After blowing the first of two home games, the Washington Nationals righted the ship with an emotional Game 4 win on Monday that tied the series, sending it back to Los Angeles.
It's something that the Nats have done often in their trips to the NLDS in recent years. The D.C. franchise is now 3-2 in Game 4s, with wins over St. Louis in 2012, Chicago in 2017, and L.A. in 2019.
All were do-or-die scenarios. If they can win again on Wednesday, they will enter uncharted franchise territory with a trip to the NLCS. That has, historically, been a big "if."
The Nats have played in a decisive Game 5 in the NLDS three other times and never advanced, losing to the Cardinals, Cubs and Dodgers (2016).
What makes this year different could very well be the failure of the others. That sage idea was floated by veteran slugger Ryan Zimmerman before the game.
"I think that the more you play in them, the more you realize they're just like any other game," Zimmerman told reporters before the game. "The little things usually matter. You've just got to kind of treat it as a normal game and go out there and, kind of like we always say, take it one at-bat, one inning at a time and not try and think too much about it."
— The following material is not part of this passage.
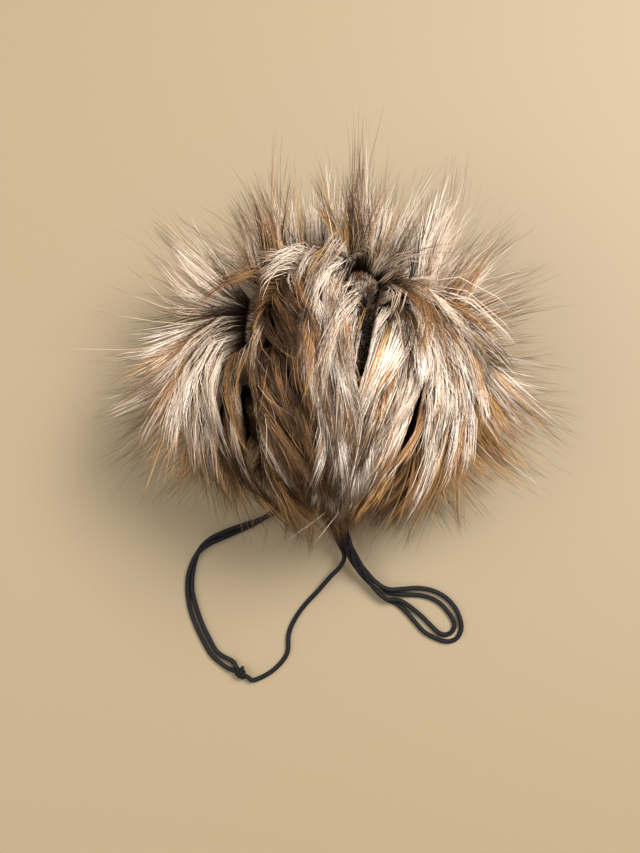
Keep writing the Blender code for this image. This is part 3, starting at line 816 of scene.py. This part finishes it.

Zimmerman did just that in the fifth inning, scorching a home run 414 feet and putting the game out of reach for L.A.
Going Back to Cali:
It doesn't hurt that the Nats will send Stephen Strasburg to the mound for Game 5. Strasburg has spent this postseason thwarting the Dodgers, lowering his ERA as a starter in the playoffs to historic lows.
The Nats will need it all, including the timely hitting that returned in Game 4. In a series where the crooked inning has won the game, the Nats got the upper hand with a four-run fifth inning that chased starter Rich Hill.
The Nats will also need a continuation of their bullpen performance from Game 4, where Sean Doolittle and Daniel Hudson combined for two drama-free, scoreless innings.
Staring down elimination, the Nats seemed to find a way to be loose again in Game 4. If that can carry over to Game 5, the Nats could very well punch their tickets to the next round.
"We've got plenty to go," Zimmerman assured the media after Game 4. "Any time you play at home, especially postseason games, it's why you play the game. It's what you live for. Obviously the game is here, but even more so, going to L.A. for Game 5.
"This is why you play the game. This is what you live for."